Ручка в двери провернулась. Безрезультатно, впрочем. Я же на замок закрылась, желая тем самым продемонстрировать свекру всю серьезность моих намерений. Повисшая затем тишина оглушила. И только сердца нестройный ритм отбивал в ушах уходящие в бесконечность секунды. Неужели ушел? Ведь ушел же?
Давя желание броситься за ним следом, вцепилась в изголовье кровати. Дышала уже кое-как. Через раз. То слишком поверхностно, так что воздуха не хватало, то настолько глубоко, что в груди болело. Да что там… Боль растекалась по телу, прорастала то тут, то там метастазами. И было это абсолютно невыносимо.
А потом он все же додумался провернуть заглушку с той стороны. И хлипкая защита пала. Слух встревожили тяжелые шаги.
– Уходите!
Матрас спружинил под весом мужчины, и я, как нарочно, скатилась прямо ему под бок. Щеки коснулись теплые пальцы.
– Маш.
– Уходите, Иван Сергеевич. Я все сказала.
– Да-да. Ты сказала. А я тут подумал, к черту все это, да? Хочешь, завтра весь день проваляемся в кровати?
– Совсем допились, что ли? – всхлипнула я, зарываясь лицом в подушку.
– Нет. Нет, Маш. Я трезвый. Хочешь, дыхну? – шептал Покровский и поцелуями горячими, жадными, быстрыми целовал мои плечи.
– Не хочу. – Всхлипнула. Боялась повернуться. Боялась заглянуть ему в глаза и ничего кроме вины не увидеть. Но еще больше я боялась поверить, что он не шутит.
Пока мои мысли бились в истерике, Покровский прошелся ладонями по бокам. Сжал в ладонях попку и скользнул ниже, к нежным припухшим складкам. Давая ему больше свободы, выгнула спину.
– Вот так правильно, Машунь. Это ты хорошо придумала.
Покровский извернулся, сместился вниз, и я почувствовала его губы на ягодицах, между, внизу на губах... Ляжки позорно дрожали. Я по-бабьи охала, бесстыже толкаясь бедрами ему навстречу, а потом будто в голове прояснилось! Ну, вот что мы опять делали?

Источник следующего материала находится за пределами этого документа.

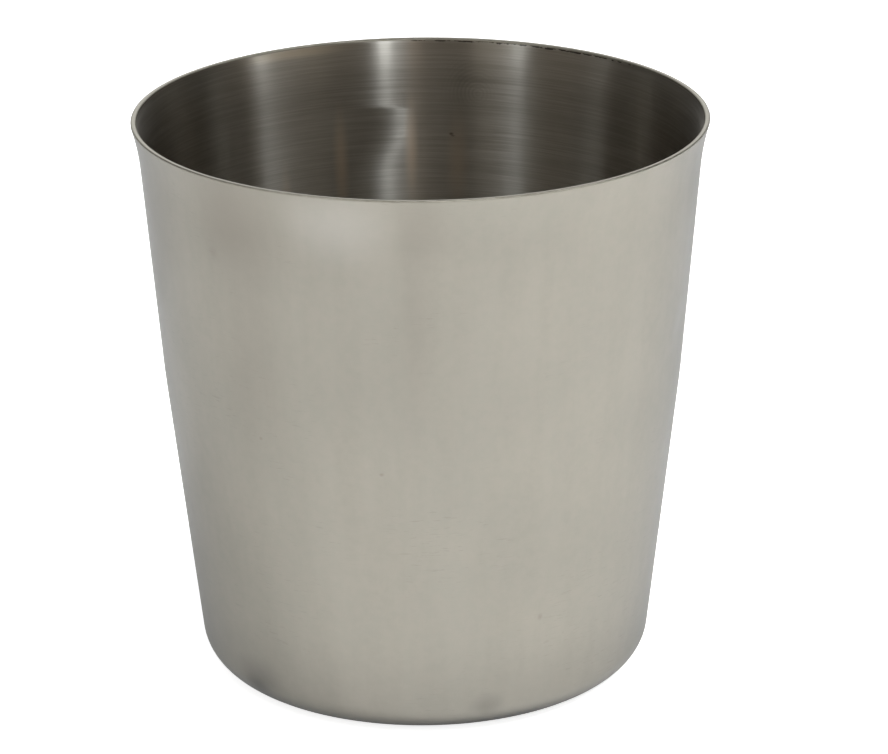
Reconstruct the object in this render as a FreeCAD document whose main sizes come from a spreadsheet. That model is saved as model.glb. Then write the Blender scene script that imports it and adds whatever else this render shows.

– Стой! Подожди. Секундочку…
Я вывернулась. Набрав полные легкие воздуха, дала себе… нам еще секундочку и включила ночник. Комнату залил неяркий, но все-таки свет. Зрачки Покровского отреагировали, сузившись в точки. Они поглощали всю меня, все мое внимание, как две маленькие черные дыры. Я ничего другого не видела. Только его. Отчетливо. Как он вытер тыльной стороной ладони со щек мой сок, как медленно облизнулся, не сводя с меня поплывшего, но, тем не мнее, настороженного взгляда.